WHAT THE TASK REQUIRES:
Locate the line that contains "const dough = doughSolid();" in the entries below, then repeat it and every following line through the line that contains "return t * t * (3 - 2 * t)", exactly, and no others.

======== DATASET EXCERPTS

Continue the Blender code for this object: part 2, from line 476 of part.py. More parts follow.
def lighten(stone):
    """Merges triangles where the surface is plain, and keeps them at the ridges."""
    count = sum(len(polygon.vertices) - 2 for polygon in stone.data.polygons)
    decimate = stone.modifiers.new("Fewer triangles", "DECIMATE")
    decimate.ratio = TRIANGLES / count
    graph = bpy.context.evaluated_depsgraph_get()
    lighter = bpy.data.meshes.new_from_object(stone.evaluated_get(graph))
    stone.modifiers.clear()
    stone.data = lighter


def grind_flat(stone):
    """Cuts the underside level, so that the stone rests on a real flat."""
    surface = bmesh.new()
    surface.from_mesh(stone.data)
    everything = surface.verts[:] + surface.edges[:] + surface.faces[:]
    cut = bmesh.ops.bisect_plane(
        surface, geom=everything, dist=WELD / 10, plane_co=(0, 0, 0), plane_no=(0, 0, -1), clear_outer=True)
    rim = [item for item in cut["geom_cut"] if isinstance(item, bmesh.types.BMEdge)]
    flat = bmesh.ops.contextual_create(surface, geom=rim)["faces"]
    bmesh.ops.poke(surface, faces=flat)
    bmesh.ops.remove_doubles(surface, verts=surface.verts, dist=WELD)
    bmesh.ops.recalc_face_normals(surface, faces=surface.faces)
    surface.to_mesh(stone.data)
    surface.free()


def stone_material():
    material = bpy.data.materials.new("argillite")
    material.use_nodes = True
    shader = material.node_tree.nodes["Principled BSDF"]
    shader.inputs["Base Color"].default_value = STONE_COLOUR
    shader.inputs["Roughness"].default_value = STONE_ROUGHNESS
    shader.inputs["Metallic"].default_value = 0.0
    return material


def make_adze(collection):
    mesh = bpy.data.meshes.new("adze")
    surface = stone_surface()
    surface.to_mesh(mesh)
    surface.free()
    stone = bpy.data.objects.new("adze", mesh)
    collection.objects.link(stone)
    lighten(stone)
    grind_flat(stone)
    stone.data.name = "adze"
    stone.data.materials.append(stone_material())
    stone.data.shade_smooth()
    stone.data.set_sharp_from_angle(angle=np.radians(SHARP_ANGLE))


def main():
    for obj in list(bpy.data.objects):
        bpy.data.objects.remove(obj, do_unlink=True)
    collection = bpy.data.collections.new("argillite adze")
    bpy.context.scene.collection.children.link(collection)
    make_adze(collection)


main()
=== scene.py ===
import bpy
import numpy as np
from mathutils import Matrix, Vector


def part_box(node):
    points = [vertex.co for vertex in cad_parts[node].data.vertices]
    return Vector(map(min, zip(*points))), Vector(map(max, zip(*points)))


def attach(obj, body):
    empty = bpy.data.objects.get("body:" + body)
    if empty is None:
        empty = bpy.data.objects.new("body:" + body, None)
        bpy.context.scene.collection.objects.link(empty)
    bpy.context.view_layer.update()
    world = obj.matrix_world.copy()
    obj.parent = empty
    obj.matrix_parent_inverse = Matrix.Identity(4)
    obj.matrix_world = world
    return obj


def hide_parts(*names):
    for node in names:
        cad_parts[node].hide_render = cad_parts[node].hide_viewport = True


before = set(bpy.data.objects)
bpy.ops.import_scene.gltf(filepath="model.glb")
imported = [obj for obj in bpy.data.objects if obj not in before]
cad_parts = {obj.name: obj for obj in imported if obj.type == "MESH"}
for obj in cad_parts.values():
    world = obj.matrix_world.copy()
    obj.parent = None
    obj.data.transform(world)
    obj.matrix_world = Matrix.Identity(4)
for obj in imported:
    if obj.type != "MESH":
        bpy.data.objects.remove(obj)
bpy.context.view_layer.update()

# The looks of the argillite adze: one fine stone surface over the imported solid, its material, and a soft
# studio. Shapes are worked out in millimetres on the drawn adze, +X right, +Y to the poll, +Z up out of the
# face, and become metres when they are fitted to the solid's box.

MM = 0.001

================
======== DATASET EXCERPTS

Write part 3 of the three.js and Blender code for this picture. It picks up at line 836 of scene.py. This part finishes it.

================
======== DATASET EXCERPTS

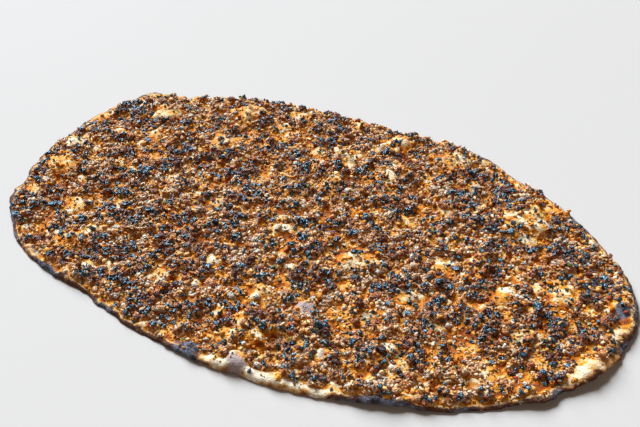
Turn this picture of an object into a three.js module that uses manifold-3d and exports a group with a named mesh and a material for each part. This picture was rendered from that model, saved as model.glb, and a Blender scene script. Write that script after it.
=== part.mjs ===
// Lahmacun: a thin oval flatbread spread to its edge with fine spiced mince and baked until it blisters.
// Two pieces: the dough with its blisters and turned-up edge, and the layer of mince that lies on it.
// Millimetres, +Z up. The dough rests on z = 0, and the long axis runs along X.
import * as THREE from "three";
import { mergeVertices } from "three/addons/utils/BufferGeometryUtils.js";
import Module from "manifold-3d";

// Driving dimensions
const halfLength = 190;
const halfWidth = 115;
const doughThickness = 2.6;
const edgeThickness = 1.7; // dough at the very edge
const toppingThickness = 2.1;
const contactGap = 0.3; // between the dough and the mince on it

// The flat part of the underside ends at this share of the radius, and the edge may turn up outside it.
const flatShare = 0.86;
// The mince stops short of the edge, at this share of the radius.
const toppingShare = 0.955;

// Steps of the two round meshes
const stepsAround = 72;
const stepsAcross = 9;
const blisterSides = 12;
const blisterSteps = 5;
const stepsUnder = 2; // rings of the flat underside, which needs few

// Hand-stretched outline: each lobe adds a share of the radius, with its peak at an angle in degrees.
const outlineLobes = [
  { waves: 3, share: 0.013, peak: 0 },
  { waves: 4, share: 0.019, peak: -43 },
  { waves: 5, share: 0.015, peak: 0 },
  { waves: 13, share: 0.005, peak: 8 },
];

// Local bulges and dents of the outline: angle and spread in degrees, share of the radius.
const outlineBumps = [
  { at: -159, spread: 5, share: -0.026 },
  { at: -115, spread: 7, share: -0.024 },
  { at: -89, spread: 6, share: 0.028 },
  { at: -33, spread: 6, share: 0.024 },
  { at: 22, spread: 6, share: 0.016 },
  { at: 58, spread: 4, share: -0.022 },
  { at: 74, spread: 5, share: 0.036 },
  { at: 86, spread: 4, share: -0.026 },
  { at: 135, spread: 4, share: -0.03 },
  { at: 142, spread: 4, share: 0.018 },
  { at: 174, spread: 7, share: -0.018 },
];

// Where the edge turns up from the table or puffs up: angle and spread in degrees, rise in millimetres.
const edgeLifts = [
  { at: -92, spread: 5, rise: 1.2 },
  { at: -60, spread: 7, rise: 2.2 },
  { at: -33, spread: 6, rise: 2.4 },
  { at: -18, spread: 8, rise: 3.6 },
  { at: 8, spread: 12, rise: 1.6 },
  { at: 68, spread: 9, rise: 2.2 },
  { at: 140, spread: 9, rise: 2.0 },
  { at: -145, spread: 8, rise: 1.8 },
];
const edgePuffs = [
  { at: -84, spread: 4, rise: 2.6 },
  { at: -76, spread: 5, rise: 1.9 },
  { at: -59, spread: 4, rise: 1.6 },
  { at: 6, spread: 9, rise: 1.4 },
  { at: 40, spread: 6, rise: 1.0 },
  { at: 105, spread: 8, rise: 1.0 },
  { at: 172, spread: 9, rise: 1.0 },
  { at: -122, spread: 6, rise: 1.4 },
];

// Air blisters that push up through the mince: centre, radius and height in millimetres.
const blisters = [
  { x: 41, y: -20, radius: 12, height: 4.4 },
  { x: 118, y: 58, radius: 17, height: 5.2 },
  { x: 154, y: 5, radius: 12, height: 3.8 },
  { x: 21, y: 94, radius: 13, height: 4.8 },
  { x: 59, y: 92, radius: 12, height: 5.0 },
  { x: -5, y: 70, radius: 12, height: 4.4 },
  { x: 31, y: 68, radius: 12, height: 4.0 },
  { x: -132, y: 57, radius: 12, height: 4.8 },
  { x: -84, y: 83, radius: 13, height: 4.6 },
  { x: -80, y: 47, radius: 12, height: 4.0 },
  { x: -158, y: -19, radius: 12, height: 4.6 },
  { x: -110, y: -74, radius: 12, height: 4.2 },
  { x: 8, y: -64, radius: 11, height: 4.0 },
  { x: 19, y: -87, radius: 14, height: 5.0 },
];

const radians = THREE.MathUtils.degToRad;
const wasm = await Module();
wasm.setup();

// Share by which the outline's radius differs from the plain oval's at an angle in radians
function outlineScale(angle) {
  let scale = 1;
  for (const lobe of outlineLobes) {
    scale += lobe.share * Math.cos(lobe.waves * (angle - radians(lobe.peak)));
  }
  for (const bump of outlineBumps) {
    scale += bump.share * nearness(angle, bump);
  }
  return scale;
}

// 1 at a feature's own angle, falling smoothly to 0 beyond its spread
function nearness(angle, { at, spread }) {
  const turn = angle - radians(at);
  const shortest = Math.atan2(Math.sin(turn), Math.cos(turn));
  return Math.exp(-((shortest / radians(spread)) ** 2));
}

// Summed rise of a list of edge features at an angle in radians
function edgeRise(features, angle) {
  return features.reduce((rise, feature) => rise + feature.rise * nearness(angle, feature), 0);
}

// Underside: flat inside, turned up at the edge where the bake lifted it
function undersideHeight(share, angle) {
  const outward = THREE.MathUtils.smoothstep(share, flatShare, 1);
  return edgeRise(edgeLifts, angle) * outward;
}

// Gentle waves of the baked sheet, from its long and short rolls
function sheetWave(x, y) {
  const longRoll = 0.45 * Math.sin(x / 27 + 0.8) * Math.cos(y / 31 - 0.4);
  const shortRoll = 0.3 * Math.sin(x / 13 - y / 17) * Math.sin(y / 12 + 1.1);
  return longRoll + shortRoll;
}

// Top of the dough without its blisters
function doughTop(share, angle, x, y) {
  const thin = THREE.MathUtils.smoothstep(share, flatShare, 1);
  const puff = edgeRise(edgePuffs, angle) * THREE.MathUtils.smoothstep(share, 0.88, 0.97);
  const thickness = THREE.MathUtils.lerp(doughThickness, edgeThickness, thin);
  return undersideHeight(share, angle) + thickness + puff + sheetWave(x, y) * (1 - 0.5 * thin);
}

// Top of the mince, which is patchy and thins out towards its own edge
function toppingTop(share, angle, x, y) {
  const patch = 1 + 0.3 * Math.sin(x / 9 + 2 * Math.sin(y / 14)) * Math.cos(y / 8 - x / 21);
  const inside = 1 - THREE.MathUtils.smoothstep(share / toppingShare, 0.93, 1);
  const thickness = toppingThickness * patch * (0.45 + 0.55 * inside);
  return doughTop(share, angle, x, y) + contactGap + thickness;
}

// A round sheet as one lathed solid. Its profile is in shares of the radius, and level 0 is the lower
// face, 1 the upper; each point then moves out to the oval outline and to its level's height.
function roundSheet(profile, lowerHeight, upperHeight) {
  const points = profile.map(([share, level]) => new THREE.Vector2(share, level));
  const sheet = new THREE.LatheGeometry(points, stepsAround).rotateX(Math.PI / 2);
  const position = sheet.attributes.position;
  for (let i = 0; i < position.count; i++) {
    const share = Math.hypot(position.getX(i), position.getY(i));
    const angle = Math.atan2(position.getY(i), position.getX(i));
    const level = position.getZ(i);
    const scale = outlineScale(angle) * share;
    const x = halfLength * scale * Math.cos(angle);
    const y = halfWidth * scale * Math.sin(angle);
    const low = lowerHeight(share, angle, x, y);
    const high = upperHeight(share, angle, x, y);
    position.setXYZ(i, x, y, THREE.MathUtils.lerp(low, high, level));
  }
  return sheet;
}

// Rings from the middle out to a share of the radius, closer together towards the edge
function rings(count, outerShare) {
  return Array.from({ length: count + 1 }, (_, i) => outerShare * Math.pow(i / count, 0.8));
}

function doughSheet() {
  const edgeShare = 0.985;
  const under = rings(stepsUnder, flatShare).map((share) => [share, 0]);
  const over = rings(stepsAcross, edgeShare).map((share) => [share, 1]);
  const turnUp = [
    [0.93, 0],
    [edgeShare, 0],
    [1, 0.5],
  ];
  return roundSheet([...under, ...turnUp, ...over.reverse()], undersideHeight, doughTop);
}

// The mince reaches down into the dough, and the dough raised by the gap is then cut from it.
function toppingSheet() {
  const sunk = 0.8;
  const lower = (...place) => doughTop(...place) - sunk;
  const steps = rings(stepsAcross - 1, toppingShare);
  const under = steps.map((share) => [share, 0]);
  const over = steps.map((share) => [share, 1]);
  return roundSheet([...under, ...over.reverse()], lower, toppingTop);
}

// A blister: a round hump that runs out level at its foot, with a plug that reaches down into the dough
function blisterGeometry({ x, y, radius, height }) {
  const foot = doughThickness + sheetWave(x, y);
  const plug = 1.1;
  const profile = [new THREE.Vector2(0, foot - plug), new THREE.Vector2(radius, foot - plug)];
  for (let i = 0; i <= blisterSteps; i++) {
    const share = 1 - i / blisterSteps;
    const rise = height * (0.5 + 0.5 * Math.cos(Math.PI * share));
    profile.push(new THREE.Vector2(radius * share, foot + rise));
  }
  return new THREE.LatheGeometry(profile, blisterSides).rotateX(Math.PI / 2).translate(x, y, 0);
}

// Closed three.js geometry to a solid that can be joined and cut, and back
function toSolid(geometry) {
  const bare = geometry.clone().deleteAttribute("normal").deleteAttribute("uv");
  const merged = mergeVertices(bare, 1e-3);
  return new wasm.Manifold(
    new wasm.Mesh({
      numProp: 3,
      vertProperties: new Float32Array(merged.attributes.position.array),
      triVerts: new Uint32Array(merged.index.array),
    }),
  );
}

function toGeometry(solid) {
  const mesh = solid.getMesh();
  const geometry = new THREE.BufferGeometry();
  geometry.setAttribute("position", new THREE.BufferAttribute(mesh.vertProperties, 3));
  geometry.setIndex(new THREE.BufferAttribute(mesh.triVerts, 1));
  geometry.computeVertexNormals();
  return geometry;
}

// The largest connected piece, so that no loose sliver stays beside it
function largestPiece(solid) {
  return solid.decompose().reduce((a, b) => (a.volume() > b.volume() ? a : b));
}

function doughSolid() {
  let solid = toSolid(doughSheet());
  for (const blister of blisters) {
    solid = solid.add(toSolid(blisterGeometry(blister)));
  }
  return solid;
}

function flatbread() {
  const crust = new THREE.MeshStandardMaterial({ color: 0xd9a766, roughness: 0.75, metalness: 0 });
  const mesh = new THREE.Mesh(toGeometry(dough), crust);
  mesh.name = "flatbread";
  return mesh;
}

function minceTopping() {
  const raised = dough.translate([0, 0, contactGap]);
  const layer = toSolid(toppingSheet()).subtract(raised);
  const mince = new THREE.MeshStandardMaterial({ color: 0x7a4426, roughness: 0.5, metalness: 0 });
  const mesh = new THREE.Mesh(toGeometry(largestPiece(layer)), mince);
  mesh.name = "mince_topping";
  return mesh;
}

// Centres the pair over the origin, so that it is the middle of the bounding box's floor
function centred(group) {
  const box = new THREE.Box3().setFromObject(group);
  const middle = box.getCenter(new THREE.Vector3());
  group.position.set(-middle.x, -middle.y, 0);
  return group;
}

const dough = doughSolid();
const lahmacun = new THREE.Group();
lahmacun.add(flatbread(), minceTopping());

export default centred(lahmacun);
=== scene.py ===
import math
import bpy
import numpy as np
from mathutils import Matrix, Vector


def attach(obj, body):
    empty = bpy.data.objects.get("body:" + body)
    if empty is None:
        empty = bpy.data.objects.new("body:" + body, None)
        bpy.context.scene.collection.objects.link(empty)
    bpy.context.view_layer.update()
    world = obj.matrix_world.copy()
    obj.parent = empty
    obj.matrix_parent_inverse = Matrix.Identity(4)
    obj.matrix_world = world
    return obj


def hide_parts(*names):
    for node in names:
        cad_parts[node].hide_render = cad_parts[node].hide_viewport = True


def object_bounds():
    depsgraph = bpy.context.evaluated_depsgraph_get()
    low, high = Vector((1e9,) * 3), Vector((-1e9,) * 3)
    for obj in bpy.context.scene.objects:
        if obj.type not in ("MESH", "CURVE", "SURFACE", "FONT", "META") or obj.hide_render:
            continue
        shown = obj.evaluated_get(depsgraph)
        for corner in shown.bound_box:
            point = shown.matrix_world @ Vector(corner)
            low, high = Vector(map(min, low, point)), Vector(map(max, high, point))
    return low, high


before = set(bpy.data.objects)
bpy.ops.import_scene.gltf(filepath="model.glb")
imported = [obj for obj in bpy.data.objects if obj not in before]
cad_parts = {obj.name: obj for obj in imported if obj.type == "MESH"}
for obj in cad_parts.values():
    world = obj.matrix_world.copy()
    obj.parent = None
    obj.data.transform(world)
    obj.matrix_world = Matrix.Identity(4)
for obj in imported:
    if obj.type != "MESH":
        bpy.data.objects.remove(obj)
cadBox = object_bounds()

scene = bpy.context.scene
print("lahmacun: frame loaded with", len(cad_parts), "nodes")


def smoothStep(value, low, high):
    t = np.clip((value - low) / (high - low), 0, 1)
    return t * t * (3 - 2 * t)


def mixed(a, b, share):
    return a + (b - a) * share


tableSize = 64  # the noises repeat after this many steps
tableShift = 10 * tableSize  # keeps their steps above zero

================

COMPLETED EXERCISE:
const dough = doughSolid();
const lahmacun = new THREE.Group();
lahmacun.add(flatbread(), minceTopping());

export default centred(lahmacun);
=== scene.py ===
import math
import bpy
import numpy as np
from mathutils import Matrix, Vector


def attach(obj, body):
    empty = bpy.data.objects.get("body:" + body)
    if empty is None:
        empty = bpy.data.objects.new("body:" + body, None)
        bpy.context.scene.collection.objects.link(empty)
    bpy.context.view_layer.update()
    world = obj.matrix_world.copy()
    obj.parent = empty
    obj.matrix_parent_inverse = Matrix.Identity(4)
    obj.matrix_world = world
    return obj


def hide_parts(*names):
    for node in names:
        cad_parts[node].hide_render = cad_parts[node].hide_viewport = True


def object_bounds():
    depsgraph = bpy.context.evaluated_depsgraph_get()
    low, high = Vector((1e9,) * 3), Vector((-1e9,) * 3)
    for obj in bpy.context.scene.objects:
        if obj.type not in ("MESH", "CURVE", "SURFACE", "FONT", "META") or obj.hide_render:
            continue
        shown = obj.evaluated_get(depsgraph)
        for corner in shown.bound_box:
            point = shown.matrix_world @ Vector(corner)
            low, high = Vector(map(min, low, point)), Vector(map(max, high, point))
    return low, high


before = set(bpy.data.objects)
bpy.ops.import_scene.gltf(filepath="model.glb")
imported = [obj for obj in bpy.data.objects if obj not in before]
cad_parts = {obj.name: obj for obj in imported if obj.type == "MESH"}
for obj in cad_parts.values():
    world = obj.matrix_world.copy()
    obj.parent = None
    obj.data.transform(world)
    obj.matrix_world = Matrix.Identity(4)
for obj in imported:
    if obj.type != "MESH":
        bpy.data.objects.remove(obj)
cadBox = object_bounds()

scene = bpy.context.scene
print("lahmacun: frame loaded with", len(cad_parts), "nodes")


def smoothStep(value, low, high):
    t = np.clip((value - low) / (high - low), 0, 1)
    return t * t * (3 - 2 * t)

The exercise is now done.